MIGUEL LIFSCHITZ

El hombre de los 365 pueblos

De una capacidad de gestión única a una visión estratégica de la política, el socialista era un ordenador en Santa Fe. Reconocimiento y respeto bien ganado.

Ya le quedaba poco por hacer. No tenía reelección, su Frente Progresista se iba del gobierno y la experiencia Lavagna le resultó fallida, pero encontró, tozudo y ferviente, otro desafío. Se propuso ser el primer gobernador de Santa Fe en recorrer las 365 localidades de la provincia. Desde una metrópoli como Rosario hasta una comuna como Colonia Ituzaingó, pueblo de 81 habitantes perdido en el mapa. Claro, lo consiguió.

 

Así de obstinado era Miguel Lifschitz. El exgobernador socialista tenía una capacidad de gestión única y una visión estratégica en la política de las que no abunda. Dejó la Casa Gris el 10 de diciembre de 2019 y al otro día ya planificaba su regreso y reanimaba, porfiado, una tercera vía nacional. Un incansable de la gestión y la política.

 

En tiempos de extremos, de fundamentalismo inconducente y liderazgos dubitativos, Lifschitz era un necesario. Un tipo de grandeza, volumen y amplitud para pensar a largo plazo, más allá del límite que imponen los mandatos. Un paciente, un hombre de rictus invariable y escucha militante. Porque Lifschitz juntaba las manos, metía pera contra el pecho, bajaba la vista y escuchaba en silencio.

 

A Lifschitz le costó valorarse dentro del socialismo. Binner marcó el pulso del partido en la defensa de la salud pública y la cultura. Más pragmático, Miguel le agregó a eso obra pública y producción. Ese rasgo le valió no ser el heredero en 2011. Masticó bronca, se enfadó y aprovechó el tiempo para hacer amistades con los senadores peronistas.

 

Cuando le tocó a él, cuando le ganó a Del Sel por unos irrisorios 1.496 votos, impuso su estela.
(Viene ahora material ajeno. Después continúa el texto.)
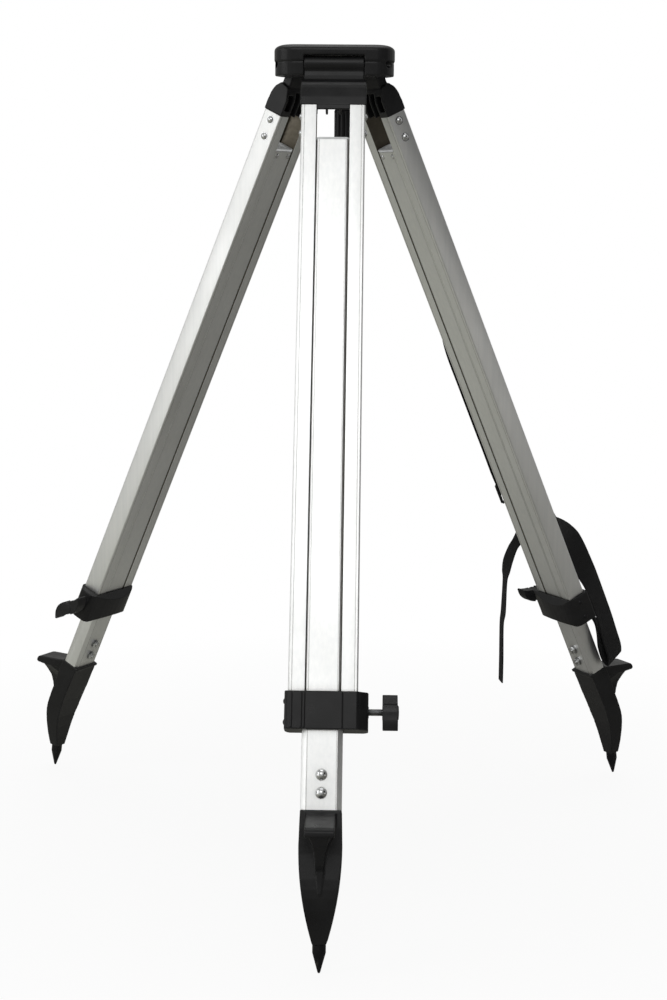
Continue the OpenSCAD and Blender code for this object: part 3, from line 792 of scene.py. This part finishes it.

Como la de Gieco, tocó con todos. Con los suyos y los de enfrente, oficialistas y opositores. Amalgamó la provincia y empezó a jugar para presidente con amplitud de orfebre. Se vio con Fernández, Schiaretti, Larreta, con todo el abanico de la política grande. No le dio, pero hasta el último día jugó su ficha.

 

Como buen obsesivo del laburo, era de delegue difícil. Desde responder un mensaje de Twitter hasta tomar una decisión de tercer nivel de gobierno, a Lifschitz le gustaba que las cosas pasaran por sus manos. Era el hombre de las tres agendas. La pública, la que conocían los periodistas. Otra, la que junaba su equipo chico, Facu, Horacio y un par más. Y una última, la que conocía solo él, a la que nadie tenía acceso.

 

Es insospechado el vacío que le deja a la política santafesina su partida. Porque Lifschitz, aún opositor y presidente de Diputados, era un ordenador de la provincia. Una amenaza permanente para sus adversarios y una garantía para propios y aliados. En política eso se llama respeto, respeto bien ganado.

 

No solo el socialismo pierde a un padre: Santa Fe pierde a un padre. Un conocedor de la provincia, sus recovecos y secretos. Un proyector de su futuro. El lamento es grande y la orfandad pega parejo. La ausencia de un siempre imprescindible desampara.